**Problem statement:** Pick every line from the data that holds the word "empty".

**Given data:**
━━━━━━━━━━
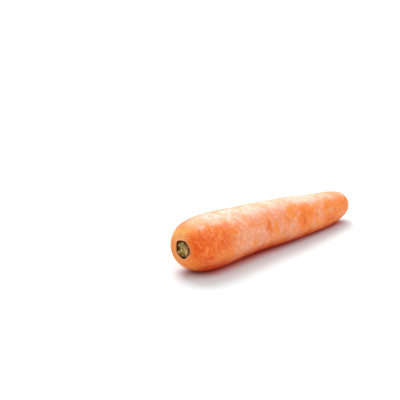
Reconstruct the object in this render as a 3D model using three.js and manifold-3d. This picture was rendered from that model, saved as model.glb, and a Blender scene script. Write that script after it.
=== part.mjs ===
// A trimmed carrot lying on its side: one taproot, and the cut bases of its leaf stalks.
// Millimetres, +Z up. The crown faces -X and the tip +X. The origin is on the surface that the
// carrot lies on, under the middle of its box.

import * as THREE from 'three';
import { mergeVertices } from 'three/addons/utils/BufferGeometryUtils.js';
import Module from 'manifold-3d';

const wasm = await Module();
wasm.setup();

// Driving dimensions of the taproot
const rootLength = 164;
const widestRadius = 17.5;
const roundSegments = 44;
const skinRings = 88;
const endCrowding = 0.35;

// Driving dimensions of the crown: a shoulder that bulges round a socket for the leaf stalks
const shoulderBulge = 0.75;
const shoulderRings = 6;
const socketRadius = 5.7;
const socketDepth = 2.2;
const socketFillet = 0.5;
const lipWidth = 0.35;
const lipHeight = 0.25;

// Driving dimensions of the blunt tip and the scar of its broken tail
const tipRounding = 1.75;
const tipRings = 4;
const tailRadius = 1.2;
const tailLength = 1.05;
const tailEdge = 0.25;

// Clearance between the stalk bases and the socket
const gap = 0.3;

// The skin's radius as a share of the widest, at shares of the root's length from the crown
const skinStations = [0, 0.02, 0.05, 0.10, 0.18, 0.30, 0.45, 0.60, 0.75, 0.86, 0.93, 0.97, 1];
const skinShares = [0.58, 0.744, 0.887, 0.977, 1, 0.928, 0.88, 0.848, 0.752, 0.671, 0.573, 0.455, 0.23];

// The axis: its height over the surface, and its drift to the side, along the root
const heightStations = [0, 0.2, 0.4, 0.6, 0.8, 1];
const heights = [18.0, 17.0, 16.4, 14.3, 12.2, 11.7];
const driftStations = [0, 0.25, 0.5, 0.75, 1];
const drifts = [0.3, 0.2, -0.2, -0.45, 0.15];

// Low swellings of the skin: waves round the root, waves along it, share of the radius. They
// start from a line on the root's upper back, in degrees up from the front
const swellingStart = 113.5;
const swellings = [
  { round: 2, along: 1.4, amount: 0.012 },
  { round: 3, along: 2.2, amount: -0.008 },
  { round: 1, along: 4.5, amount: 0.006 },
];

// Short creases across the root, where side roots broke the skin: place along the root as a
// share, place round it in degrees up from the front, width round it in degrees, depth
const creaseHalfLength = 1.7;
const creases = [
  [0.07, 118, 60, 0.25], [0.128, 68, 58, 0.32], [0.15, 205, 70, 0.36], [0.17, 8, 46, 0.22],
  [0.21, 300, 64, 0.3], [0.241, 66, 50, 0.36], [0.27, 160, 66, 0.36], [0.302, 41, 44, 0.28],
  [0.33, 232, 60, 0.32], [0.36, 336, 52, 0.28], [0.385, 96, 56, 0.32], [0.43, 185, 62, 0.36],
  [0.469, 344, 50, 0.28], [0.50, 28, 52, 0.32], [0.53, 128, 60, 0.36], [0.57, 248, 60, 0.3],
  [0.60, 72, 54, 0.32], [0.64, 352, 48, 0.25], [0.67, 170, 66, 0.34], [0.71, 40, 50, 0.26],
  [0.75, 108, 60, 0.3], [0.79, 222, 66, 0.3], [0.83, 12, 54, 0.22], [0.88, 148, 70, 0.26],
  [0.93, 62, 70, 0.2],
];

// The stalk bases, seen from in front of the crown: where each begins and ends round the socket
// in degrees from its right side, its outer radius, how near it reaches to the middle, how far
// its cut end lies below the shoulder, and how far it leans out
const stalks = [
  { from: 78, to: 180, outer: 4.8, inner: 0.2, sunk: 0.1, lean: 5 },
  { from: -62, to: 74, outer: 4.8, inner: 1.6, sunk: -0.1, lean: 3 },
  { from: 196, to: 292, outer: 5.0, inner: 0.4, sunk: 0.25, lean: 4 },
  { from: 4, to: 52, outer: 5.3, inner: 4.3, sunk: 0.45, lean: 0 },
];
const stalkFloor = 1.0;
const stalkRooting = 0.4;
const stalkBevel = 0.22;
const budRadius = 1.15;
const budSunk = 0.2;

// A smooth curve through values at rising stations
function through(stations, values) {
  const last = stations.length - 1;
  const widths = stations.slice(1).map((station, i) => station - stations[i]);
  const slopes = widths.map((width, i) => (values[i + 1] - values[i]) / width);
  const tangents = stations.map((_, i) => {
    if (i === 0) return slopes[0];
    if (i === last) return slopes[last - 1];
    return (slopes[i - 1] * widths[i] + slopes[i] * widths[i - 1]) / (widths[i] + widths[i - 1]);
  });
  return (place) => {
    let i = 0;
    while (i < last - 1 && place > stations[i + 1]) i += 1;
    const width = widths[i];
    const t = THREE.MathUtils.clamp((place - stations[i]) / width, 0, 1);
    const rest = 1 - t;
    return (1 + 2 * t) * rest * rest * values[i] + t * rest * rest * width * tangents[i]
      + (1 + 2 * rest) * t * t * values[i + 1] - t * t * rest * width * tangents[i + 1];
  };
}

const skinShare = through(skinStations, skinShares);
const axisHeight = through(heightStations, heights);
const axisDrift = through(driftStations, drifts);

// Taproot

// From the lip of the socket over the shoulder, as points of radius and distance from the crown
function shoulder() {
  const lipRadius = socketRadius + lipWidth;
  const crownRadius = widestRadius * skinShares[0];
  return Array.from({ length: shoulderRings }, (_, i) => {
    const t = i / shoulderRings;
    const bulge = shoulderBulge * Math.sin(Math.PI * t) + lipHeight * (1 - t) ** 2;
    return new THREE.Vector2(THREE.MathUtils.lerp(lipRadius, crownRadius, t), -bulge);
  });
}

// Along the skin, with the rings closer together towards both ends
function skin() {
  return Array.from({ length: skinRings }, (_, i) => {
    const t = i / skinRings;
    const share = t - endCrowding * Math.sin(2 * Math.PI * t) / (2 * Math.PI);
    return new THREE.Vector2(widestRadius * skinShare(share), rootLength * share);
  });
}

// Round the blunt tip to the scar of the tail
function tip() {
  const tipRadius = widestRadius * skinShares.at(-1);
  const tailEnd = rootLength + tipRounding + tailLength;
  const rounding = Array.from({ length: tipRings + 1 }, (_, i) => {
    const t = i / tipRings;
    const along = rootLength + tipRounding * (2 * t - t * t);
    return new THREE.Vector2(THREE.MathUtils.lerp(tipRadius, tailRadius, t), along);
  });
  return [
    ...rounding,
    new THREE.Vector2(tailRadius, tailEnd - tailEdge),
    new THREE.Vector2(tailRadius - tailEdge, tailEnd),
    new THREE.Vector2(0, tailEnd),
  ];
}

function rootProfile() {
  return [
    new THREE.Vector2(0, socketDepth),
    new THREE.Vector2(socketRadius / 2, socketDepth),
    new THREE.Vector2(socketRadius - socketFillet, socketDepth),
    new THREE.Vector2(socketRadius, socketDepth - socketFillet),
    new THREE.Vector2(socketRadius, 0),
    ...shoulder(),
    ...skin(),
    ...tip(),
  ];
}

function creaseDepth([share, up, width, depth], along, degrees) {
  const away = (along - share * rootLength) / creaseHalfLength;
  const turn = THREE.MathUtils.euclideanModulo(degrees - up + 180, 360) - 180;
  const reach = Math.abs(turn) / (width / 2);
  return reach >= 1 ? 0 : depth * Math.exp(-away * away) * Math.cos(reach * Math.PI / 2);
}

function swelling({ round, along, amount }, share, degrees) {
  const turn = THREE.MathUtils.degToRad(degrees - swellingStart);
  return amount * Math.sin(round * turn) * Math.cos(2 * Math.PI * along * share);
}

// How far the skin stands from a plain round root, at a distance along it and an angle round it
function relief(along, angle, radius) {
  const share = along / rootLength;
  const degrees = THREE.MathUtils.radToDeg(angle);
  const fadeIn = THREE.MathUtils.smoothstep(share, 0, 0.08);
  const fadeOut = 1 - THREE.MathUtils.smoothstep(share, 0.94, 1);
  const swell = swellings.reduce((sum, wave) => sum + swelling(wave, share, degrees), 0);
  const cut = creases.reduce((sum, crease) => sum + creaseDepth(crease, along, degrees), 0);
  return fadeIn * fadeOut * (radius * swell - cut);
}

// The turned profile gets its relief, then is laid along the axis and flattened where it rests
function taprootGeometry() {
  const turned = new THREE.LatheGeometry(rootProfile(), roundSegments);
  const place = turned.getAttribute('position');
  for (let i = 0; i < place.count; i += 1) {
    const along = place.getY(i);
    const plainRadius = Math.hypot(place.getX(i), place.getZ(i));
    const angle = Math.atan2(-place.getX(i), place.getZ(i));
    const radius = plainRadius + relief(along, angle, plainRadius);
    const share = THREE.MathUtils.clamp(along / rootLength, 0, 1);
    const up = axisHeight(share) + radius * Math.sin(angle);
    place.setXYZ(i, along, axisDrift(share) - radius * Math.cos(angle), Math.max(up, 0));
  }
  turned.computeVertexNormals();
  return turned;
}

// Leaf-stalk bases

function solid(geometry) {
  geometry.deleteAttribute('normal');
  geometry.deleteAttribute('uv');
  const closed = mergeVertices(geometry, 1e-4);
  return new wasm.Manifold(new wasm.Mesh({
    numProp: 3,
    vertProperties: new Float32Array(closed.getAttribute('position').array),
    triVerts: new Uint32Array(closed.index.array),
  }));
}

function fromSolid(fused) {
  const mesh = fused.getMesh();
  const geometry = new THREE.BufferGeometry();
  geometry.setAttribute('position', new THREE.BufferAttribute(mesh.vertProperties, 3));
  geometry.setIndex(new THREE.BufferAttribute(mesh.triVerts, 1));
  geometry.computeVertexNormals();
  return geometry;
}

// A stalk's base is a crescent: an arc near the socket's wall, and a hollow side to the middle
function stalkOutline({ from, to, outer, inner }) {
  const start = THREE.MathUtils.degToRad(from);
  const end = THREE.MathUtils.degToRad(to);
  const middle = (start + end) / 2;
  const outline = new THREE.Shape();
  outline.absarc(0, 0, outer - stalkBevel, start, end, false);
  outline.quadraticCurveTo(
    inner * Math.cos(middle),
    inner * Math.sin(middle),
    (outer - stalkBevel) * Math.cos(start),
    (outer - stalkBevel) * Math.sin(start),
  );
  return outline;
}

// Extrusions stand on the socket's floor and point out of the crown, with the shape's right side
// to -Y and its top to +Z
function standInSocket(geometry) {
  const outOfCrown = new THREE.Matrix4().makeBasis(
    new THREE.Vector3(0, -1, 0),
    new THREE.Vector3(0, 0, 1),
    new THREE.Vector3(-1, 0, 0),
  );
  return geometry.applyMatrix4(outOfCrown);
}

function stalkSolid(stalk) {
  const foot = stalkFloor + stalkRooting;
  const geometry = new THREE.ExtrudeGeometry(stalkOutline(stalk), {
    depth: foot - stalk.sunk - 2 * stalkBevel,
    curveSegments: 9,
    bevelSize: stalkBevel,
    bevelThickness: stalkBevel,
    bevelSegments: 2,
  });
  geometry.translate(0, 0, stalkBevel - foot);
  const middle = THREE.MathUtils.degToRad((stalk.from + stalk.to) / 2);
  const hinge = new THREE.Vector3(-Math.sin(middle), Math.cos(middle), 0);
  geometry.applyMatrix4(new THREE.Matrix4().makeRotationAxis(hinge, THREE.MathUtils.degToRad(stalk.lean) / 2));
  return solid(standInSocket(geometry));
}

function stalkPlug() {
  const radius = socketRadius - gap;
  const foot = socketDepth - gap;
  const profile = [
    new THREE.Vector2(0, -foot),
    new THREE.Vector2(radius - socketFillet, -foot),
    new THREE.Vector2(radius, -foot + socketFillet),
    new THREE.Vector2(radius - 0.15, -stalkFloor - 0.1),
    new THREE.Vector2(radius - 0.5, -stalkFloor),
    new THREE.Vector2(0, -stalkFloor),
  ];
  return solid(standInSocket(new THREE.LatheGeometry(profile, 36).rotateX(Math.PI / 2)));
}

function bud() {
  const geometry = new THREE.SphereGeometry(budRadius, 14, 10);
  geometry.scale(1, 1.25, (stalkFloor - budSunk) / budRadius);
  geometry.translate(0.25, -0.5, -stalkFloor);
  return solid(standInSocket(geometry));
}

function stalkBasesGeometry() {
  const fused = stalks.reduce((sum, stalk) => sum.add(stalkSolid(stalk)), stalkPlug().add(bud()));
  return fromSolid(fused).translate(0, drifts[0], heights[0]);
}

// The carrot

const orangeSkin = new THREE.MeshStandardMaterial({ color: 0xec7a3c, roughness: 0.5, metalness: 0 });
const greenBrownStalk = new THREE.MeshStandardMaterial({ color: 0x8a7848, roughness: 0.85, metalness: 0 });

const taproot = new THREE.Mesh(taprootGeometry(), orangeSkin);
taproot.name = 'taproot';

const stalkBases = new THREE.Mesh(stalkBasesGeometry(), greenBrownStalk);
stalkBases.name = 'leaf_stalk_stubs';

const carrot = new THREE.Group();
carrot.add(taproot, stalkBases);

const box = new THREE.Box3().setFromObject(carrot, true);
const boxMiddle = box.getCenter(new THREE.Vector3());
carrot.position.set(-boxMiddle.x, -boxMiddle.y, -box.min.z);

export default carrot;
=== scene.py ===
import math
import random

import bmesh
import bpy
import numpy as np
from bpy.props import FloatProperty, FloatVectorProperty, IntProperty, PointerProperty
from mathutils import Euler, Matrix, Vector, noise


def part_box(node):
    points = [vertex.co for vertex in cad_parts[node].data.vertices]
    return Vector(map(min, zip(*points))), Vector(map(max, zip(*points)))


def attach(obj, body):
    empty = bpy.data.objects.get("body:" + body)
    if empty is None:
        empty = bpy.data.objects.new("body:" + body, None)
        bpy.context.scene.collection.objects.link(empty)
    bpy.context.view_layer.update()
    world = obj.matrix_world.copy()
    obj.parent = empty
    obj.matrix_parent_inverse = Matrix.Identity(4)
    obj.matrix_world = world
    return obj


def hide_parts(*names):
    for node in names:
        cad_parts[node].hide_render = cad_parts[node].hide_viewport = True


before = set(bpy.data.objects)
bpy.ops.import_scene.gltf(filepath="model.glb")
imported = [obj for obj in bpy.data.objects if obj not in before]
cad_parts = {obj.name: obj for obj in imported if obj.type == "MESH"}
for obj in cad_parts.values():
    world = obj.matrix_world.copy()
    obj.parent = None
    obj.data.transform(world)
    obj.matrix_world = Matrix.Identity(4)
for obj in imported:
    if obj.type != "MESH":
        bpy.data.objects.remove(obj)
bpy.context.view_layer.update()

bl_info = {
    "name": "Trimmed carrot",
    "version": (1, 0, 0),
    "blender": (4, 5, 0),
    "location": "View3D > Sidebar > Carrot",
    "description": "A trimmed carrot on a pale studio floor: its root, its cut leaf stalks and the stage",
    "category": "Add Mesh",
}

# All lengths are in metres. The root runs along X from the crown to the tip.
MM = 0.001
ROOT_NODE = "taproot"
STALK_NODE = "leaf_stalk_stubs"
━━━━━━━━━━
**Full solution:**
    empty = bpy.data.objects.get("body:" + body)
    if empty is None:
        empty = bpy.data.objects.new("body:" + body, None)
        bpy.context.scene.collection.objects.link(empty)
    obj.parent = empty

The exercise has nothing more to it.